> [WHAT IS REQUIRED]:
From the records below, copy out exactly the lines from the one containing "Turn this picture" to the one containing "const TOP_CUT = 60;", both included. Add nothing else.

┌────────

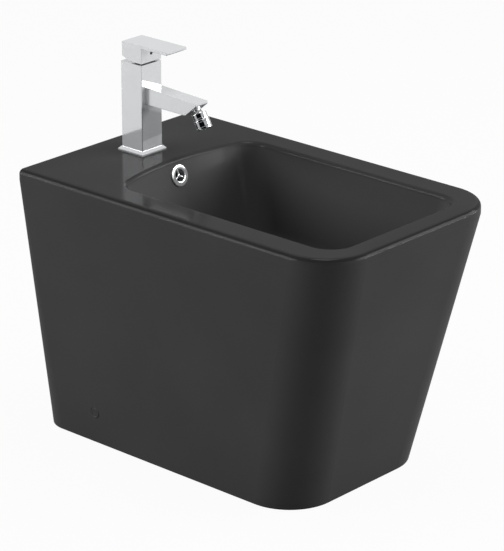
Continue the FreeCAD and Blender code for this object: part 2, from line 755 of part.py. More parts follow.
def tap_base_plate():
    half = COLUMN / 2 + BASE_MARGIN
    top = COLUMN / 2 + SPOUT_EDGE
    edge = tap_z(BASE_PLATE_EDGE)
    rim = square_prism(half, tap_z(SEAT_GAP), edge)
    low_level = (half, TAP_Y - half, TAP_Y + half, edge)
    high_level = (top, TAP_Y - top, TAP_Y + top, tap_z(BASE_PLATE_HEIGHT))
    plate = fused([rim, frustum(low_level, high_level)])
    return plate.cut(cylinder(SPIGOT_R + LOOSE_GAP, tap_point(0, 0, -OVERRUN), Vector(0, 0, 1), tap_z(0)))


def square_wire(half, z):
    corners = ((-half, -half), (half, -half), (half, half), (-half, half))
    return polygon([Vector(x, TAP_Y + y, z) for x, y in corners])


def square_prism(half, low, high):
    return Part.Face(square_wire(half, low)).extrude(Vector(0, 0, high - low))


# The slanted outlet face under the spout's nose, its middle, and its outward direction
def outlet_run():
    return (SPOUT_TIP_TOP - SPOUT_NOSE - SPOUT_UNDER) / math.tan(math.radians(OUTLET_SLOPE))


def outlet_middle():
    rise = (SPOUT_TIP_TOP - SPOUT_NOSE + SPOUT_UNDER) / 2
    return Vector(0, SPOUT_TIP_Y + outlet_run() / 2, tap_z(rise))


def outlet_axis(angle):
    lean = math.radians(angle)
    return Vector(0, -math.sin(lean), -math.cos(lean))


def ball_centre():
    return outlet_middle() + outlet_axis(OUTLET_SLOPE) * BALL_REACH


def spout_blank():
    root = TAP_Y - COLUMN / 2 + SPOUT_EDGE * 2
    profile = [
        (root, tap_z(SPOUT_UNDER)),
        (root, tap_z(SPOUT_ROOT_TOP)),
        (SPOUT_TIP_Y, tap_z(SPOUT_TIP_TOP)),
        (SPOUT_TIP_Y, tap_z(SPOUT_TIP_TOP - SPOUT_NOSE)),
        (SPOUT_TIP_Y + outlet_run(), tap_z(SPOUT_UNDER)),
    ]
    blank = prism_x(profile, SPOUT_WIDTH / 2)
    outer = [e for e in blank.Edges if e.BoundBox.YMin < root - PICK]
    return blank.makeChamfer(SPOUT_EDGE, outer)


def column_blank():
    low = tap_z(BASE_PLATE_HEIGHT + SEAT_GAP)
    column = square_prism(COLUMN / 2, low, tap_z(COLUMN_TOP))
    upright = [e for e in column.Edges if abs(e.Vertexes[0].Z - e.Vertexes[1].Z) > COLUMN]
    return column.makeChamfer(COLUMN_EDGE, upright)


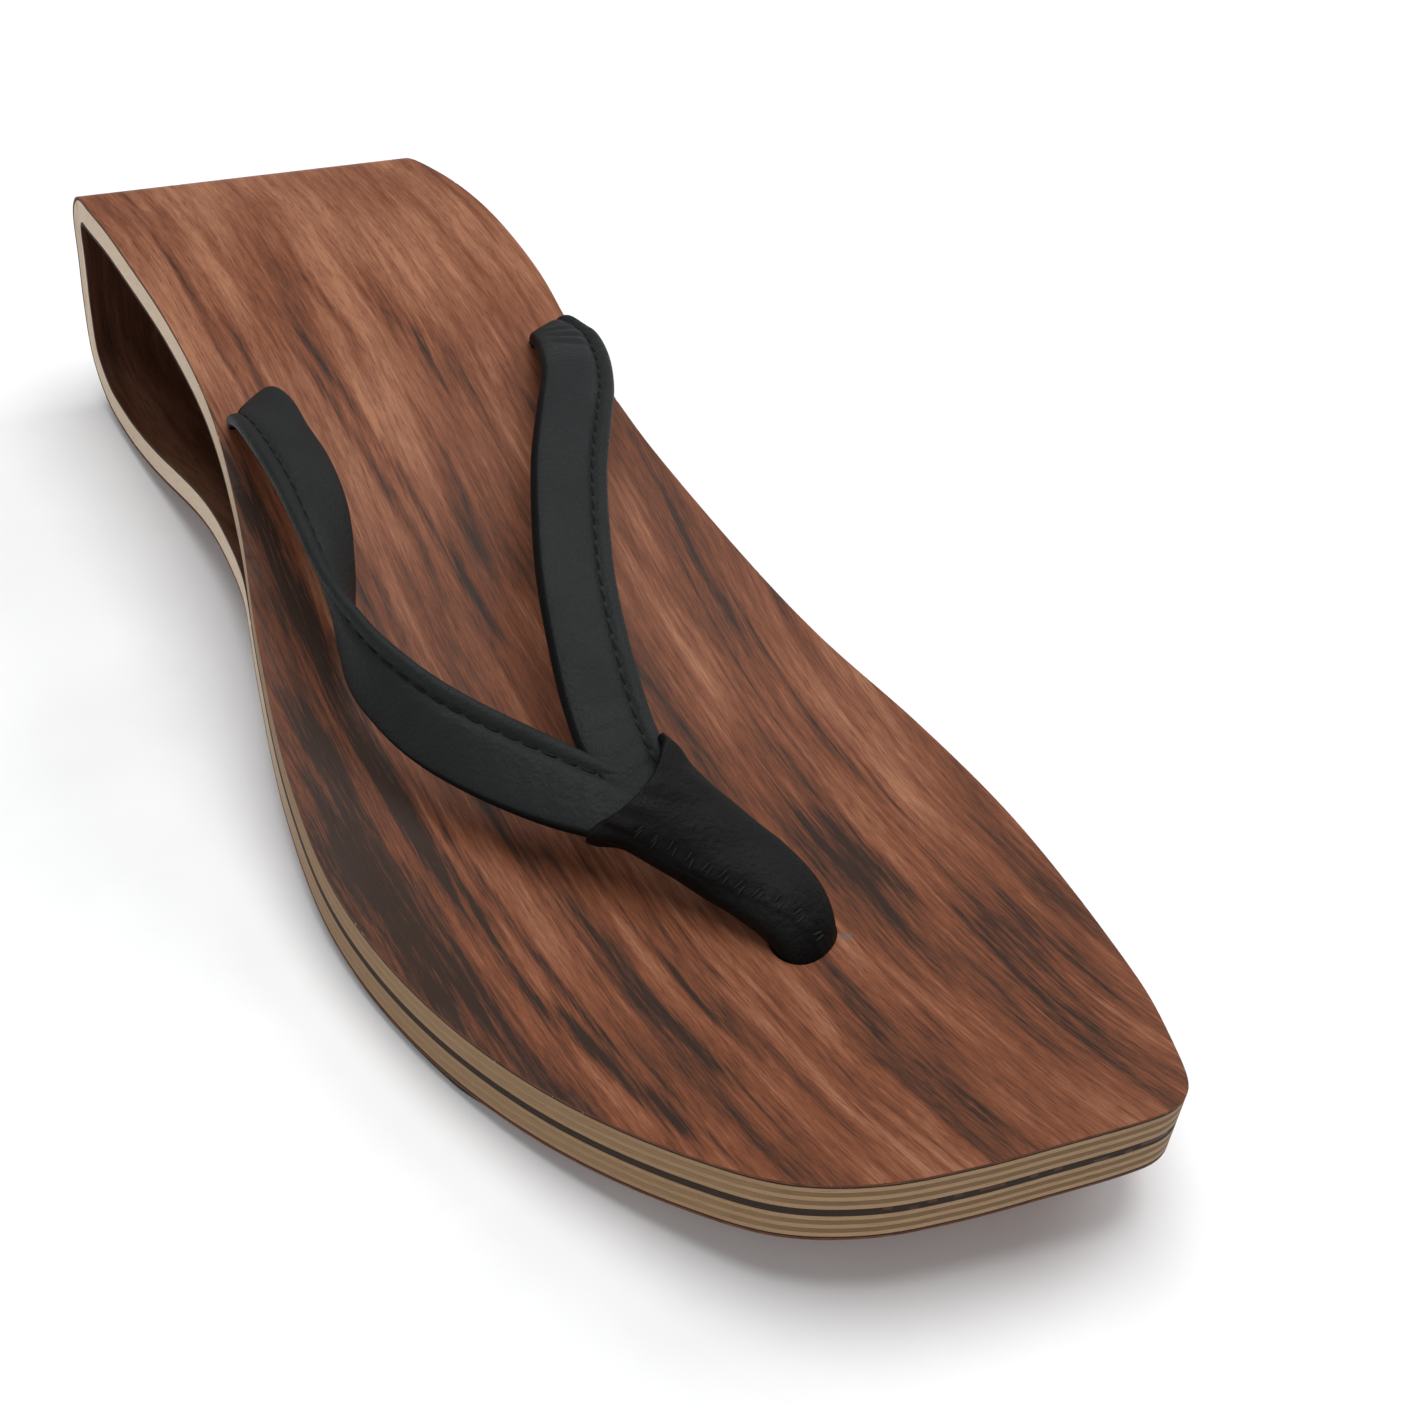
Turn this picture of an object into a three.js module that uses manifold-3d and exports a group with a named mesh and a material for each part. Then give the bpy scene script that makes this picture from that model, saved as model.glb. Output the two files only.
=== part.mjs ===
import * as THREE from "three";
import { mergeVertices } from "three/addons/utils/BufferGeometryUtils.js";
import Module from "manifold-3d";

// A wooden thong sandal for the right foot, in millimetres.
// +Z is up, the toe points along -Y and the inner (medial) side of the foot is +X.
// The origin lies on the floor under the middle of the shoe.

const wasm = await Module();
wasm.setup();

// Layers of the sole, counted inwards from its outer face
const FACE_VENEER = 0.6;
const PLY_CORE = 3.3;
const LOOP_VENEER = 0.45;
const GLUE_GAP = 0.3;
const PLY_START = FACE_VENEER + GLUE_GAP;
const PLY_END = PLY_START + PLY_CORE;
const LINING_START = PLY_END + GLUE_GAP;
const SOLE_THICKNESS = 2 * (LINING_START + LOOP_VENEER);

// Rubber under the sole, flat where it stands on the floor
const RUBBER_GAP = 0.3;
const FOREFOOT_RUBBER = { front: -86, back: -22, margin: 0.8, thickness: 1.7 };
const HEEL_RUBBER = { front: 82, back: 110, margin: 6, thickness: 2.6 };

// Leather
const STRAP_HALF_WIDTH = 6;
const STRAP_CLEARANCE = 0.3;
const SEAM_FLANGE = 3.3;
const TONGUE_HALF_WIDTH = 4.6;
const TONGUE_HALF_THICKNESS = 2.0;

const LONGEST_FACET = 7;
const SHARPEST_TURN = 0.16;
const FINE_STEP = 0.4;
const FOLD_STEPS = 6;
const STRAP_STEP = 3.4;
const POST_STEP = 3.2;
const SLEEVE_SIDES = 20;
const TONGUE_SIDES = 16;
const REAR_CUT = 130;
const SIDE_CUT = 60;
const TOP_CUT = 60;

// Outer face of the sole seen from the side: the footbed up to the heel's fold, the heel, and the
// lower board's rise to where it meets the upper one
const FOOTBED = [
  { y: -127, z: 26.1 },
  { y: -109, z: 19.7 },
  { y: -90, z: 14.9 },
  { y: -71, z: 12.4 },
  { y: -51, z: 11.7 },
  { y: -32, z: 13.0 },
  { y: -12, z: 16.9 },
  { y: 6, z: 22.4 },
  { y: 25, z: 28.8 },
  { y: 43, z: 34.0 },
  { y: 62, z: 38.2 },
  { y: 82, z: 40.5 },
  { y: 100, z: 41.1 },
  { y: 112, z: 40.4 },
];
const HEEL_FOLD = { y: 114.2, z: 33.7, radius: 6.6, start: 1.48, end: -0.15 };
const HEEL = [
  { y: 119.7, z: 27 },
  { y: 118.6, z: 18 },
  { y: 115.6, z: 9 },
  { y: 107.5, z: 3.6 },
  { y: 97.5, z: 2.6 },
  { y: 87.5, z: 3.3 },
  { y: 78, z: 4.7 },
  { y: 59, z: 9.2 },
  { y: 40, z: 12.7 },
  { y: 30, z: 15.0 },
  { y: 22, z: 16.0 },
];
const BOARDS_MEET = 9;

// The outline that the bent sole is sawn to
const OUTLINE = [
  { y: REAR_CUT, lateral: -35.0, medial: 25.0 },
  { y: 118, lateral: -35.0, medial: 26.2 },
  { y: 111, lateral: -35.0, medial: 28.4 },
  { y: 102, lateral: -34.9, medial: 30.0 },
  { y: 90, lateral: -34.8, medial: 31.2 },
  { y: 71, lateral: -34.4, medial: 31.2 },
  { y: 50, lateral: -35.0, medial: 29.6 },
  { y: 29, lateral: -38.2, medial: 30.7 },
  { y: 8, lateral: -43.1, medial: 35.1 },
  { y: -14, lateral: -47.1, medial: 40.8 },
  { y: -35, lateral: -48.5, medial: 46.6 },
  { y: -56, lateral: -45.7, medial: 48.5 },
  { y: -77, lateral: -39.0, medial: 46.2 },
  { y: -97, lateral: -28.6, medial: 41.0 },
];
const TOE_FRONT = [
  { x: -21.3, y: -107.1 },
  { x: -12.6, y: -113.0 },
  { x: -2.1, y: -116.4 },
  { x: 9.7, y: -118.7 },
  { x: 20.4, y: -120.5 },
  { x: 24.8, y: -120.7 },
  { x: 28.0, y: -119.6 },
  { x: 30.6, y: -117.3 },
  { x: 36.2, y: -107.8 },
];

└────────
┌────────

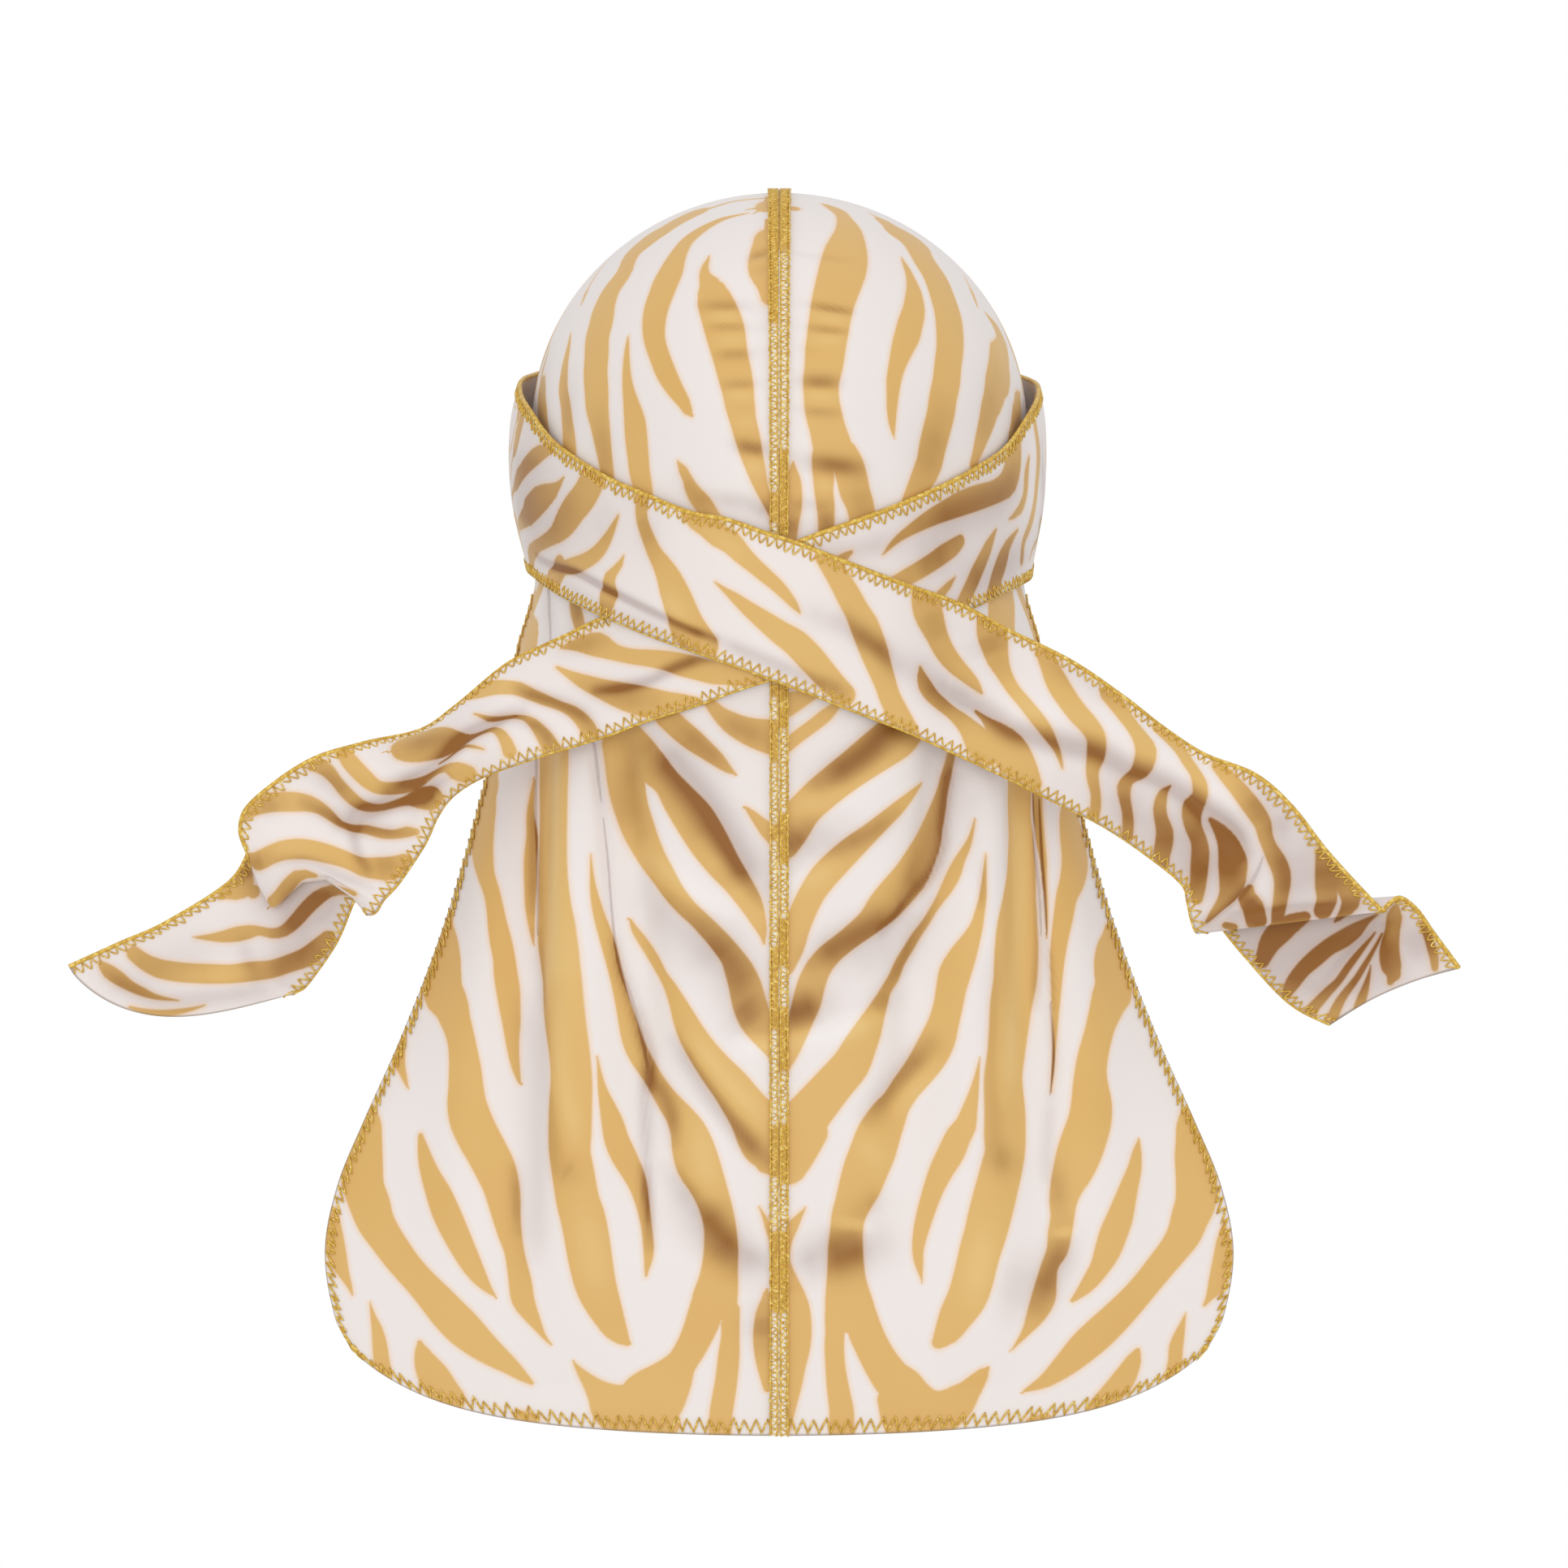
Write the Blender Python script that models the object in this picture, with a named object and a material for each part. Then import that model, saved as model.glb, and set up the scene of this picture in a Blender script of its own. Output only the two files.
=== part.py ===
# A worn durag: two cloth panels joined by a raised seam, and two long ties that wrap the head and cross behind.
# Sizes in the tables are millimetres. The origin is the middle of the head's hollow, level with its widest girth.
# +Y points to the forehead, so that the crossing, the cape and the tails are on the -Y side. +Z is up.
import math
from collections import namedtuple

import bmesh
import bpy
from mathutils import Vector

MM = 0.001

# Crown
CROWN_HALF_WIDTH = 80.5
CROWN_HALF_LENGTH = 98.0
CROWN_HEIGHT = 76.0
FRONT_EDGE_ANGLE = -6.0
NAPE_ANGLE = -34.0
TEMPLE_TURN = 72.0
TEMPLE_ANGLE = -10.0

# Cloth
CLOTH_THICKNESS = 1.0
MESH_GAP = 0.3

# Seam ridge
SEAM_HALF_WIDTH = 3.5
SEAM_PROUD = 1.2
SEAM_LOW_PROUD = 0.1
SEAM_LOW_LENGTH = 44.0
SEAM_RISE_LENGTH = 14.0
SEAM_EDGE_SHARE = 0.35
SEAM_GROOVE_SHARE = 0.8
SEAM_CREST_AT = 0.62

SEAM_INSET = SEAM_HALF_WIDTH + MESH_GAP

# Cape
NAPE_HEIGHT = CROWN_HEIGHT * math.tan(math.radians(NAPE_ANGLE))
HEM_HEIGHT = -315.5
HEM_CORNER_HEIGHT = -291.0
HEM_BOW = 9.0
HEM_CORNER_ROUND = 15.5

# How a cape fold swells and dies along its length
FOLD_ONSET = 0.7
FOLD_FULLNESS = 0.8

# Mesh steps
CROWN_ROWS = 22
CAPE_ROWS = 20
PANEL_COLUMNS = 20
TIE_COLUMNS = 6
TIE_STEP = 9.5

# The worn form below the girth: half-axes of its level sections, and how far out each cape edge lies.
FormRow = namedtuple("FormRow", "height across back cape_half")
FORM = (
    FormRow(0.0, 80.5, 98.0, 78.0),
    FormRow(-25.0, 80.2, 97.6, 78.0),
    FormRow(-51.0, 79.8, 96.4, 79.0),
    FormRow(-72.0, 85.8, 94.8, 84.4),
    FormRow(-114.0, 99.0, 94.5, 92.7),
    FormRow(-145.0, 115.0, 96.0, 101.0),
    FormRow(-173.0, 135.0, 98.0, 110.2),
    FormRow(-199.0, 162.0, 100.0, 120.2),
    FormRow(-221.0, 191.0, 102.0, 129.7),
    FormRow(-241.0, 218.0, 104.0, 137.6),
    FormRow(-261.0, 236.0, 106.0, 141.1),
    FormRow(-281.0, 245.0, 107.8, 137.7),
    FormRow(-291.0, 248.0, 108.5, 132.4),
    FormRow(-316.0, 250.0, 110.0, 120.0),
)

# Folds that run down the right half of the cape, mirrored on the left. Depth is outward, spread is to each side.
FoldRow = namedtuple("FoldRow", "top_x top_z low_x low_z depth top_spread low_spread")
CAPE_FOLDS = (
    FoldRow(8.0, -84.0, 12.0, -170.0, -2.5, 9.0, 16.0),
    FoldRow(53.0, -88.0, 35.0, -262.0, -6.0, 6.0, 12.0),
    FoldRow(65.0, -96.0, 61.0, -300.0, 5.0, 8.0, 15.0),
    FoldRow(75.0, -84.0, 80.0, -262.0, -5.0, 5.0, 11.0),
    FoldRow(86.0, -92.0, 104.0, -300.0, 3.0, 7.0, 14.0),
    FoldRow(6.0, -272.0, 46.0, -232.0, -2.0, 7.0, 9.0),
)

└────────

> [SOLVED EXERCISE]:
Turn this picture of an object into a three.js module that uses manifold-3d and exports a group with a named mesh and a material for each part. Then give the bpy scene script that makes this picture from that model, saved as model.glb. Output the two files only.
=== part.mjs ===
import * as THREE from "three";
import { mergeVertices } from "three/addons/utils/BufferGeometryUtils.js";
import Module from "manifold-3d";

// A wooden thong sandal for the right foot, in millimetres.
// +Z is up, the toe points along -Y and the inner (medial) side of the foot is +X.
// The origin lies on the floor under the middle of the shoe.

const wasm = await Module();
wasm.setup();

// Layers of the sole, counted inwards from its outer face
const FACE_VENEER = 0.6;
const PLY_CORE = 3.3;
const LOOP_VENEER = 0.45;
const GLUE_GAP = 0.3;
const PLY_START = FACE_VENEER + GLUE_GAP;
const PLY_END = PLY_START + PLY_CORE;
const LINING_START = PLY_END + GLUE_GAP;
const SOLE_THICKNESS = 2 * (LINING_START + LOOP_VENEER);

// Rubber under the sole, flat where it stands on the floor
const RUBBER_GAP = 0.3;
const FOREFOOT_RUBBER = { front: -86, back: -22, margin: 0.8, thickness: 1.7 };
const HEEL_RUBBER = { front: 82, back: 110, margin: 6, thickness: 2.6 };

// Leather
const STRAP_HALF_WIDTH = 6;
const STRAP_CLEARANCE = 0.3;
const SEAM_FLANGE = 3.3;
const TONGUE_HALF_WIDTH = 4.6;
const TONGUE_HALF_THICKNESS = 2.0;

const LONGEST_FACET = 7;
const SHARPEST_TURN = 0.16;
const FINE_STEP = 0.4;
const FOLD_STEPS = 6;
const STRAP_STEP = 3.4;
const POST_STEP = 3.2;
const SLEEVE_SIDES = 20;
const TONGUE_SIDES = 16;
const REAR_CUT = 130;
const SIDE_CUT = 60;
const TOP_CUT = 60;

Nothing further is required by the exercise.